* **Information supplied**:

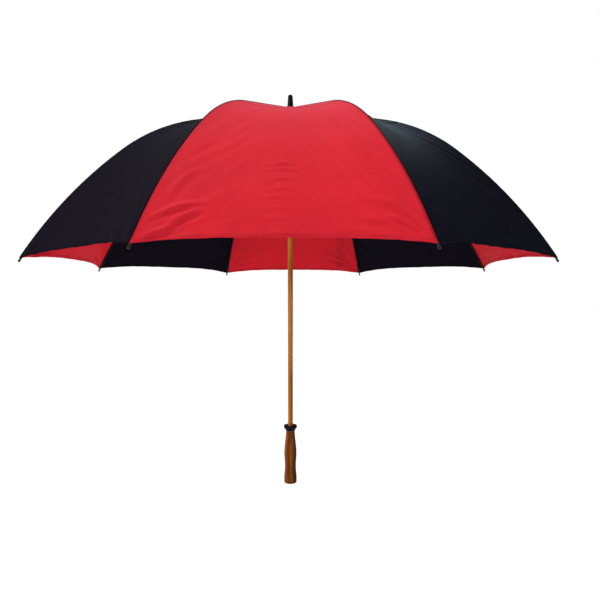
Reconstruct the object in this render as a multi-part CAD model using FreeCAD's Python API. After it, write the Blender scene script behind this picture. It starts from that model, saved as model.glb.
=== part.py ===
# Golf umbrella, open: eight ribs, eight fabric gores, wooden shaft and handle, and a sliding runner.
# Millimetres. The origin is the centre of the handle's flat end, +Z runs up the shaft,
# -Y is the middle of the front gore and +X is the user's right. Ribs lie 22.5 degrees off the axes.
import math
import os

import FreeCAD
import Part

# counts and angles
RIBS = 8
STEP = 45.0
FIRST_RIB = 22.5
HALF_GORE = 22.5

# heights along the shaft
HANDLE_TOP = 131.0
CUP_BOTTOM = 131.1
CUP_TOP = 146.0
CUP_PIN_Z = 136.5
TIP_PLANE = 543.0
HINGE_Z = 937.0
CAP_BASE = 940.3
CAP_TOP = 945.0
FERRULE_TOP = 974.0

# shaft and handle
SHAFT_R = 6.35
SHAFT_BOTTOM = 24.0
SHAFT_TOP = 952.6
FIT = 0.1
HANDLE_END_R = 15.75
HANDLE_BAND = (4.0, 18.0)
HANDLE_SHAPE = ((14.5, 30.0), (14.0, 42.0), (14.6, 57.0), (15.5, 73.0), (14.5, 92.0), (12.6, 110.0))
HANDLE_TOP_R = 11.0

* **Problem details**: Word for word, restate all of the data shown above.

* **Result**:
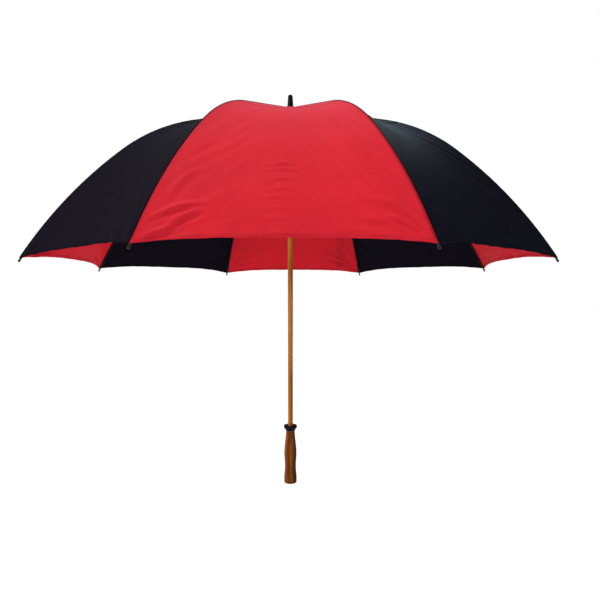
Reconstruct the object in this render as a multi-part CAD model using FreeCAD's Python API. After it, write the Blender scene script behind this picture. It starts from that model, saved as model.glb.
=== part.py ===
# Golf umbrella, open: eight ribs, eight fabric gores, wooden shaft and handle, and a sliding runner.
# Millimetres. The origin is the centre of the handle's flat end, +Z runs up the shaft,
# -Y is the middle of the front gore and +X is the user's right. Ribs lie 22.5 degrees off the axes.
import math
import os

import FreeCAD
import Part

# counts and angles
RIBS = 8
STEP = 45.0
FIRST_RIB = 22.5
HALF_GORE = 22.5

# heights along the shaft
HANDLE_TOP = 131.0
CUP_BOTTOM = 131.1
CUP_TOP = 146.0
CUP_PIN_Z = 136.5
TIP_PLANE = 543.0
HINGE_Z = 937.0
CAP_BASE = 940.3
CAP_TOP = 945.0
FERRULE_TOP = 974.0

# shaft and handle
SHAFT_R = 6.35
SHAFT_BOTTOM = 24.0
SHAFT_TOP = 952.6
FIT = 0.1
HANDLE_END_R = 15.75
HANDLE_BAND = (4.0, 18.0)
HANDLE_SHAPE = ((14.5, 30.0), (14.0, 42.0), (14.6, 57.0), (15.5, 73.0), (14.5, 92.0), (12.6, 110.0))
HANDLE_TOP_R = 11.0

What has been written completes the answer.